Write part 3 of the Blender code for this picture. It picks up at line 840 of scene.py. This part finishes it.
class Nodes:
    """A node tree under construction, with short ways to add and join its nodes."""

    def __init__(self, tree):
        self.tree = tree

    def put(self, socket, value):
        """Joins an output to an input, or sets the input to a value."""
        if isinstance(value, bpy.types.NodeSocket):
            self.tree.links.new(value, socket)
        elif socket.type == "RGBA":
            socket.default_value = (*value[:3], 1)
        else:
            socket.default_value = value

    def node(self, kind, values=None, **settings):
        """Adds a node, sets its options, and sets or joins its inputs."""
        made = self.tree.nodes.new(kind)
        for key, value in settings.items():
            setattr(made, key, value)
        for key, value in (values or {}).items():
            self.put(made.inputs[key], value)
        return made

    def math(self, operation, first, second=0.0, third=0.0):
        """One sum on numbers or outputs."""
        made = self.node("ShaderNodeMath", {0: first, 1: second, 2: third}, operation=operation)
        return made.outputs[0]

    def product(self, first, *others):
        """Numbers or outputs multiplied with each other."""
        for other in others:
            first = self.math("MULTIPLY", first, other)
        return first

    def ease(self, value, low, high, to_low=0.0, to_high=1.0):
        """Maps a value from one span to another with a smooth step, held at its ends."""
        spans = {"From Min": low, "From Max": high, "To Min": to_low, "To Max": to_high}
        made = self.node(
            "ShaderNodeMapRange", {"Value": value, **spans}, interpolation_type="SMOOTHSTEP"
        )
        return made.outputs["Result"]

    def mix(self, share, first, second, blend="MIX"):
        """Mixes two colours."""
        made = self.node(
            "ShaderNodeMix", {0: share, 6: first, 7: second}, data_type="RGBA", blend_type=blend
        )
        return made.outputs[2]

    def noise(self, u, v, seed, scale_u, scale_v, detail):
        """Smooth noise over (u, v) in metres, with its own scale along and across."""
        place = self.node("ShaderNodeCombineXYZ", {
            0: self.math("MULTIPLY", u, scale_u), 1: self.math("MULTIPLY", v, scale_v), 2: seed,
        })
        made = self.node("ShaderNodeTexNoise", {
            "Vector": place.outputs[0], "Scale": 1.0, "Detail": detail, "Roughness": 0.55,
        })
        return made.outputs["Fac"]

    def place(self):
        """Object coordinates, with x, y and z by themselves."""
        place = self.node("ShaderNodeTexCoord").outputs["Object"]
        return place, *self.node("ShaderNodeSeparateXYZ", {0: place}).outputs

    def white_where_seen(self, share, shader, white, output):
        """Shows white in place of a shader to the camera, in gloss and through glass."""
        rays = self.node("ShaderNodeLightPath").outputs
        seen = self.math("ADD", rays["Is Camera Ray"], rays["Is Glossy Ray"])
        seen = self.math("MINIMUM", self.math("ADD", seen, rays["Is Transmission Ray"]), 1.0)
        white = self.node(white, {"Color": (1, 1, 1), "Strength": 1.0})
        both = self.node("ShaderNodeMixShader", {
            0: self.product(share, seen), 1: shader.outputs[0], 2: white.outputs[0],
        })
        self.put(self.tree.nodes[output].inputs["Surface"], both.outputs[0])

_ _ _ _

Extract all of the data exactly as written.

Write part 3 of the Blender code for this picture. It picks up at line 840 of scene.py. This part finishes it.
class Nodes:
    """A node tree under construction, with short ways to add and join its nodes."""

    def __init__(self, tree):
        self.tree = tree

    def put(self, socket, value):
        """Joins an output to an input, or sets the input to a value."""
        if isinstance(value, bpy.types.NodeSocket):
            self.tree.links.new(value, socket)
        elif socket.type == "RGBA":
            socket.default_value = (*value[:3], 1)
        else:
            socket.default_value = value

    def node(self, kind, values=None, **settings):
        """Adds a node, sets its options, and sets or joins its inputs."""
        made = self.tree.nodes.new(kind)
        for key, value in settings.items():
            setattr(made, key, value)
        for key, value in (values or {}).items():
            self.put(made.inputs[key], value)
        return made

    def math(self, operation, first, second=0.0, third=0.0):
        """One sum on numbers or outputs."""
        made = self.node("ShaderNodeMath", {0: first, 1: second, 2: third}, operation=operation)
        return made.outputs[0]

    def product(self, first, *others):
        """Numbers or outputs multiplied with each other."""
        for other in others:
            first = self.math("MULTIPLY", first, other)
        return first

    def ease(self, value, low, high, to_low=0.0, to_high=1.0):
        """Maps a value from one span to another with a smooth step, held at its ends."""
        spans = {"From Min": low, "From Max": high, "To Min": to_low, "To Max": to_high}
        made = self.node(
            "ShaderNodeMapRange", {"Value": value, **spans}, interpolation_type="SMOOTHSTEP"
        )
        return made.outputs["Result"]

    def mix(self, share, first, second, blend="MIX"):
        """Mixes two colours."""
        made = self.node(
            "ShaderNodeMix", {0: share, 6: first, 7: second}, data_type="RGBA", blend_type=blend
        )
        return made.outputs[2]

    def noise(self, u, v, seed, scale_u, scale_v, detail):
        """Smooth noise over (u, v) in metres, with its own scale along and across."""
        place = self.node("ShaderNodeCombineXYZ", {
            0: self.math("MULTIPLY", u, scale_u), 1: self.math("MULTIPLY", v, scale_v), 2: seed,
        })
        made = self.node("ShaderNodeTexNoise", {
            "Vector": place.outputs[0], "Scale": 1.0, "Detail": detail, "Roughness": 0.55,
        })
        return made.outputs["Fac"]

    def place(self):
        """Object coordinates, with x, y and z by themselves."""
        place = self.node("ShaderNodeTexCoord").outputs["Object"]
        return place, *self.node("ShaderNodeSeparateXYZ", {0: place}).outputs

    def white_where_seen(self, share, shader, white, output):
        """Shows white in place of a shader to the camera, in gloss and through glass."""
        rays = self.node("ShaderNodeLightPath").outputs
        seen = self.math("ADD", rays["Is Camera Ray"], rays["Is Glossy Ray"])
        seen = self.math("MINIMUM", self.math("ADD", seen, rays["Is Transmission Ray"]), 1.0)
        white = self.node(white, {"Color": (1, 1, 1), "Strength": 1.0})
        both = self.node("ShaderNodeMixShader", {
            0: self.product(share, seen), 1: shader.outputs[0], 2: white.outputs[0],
        })
        self.put(self.tree.nodes[output].inputs["Surface"], both.outputs[0])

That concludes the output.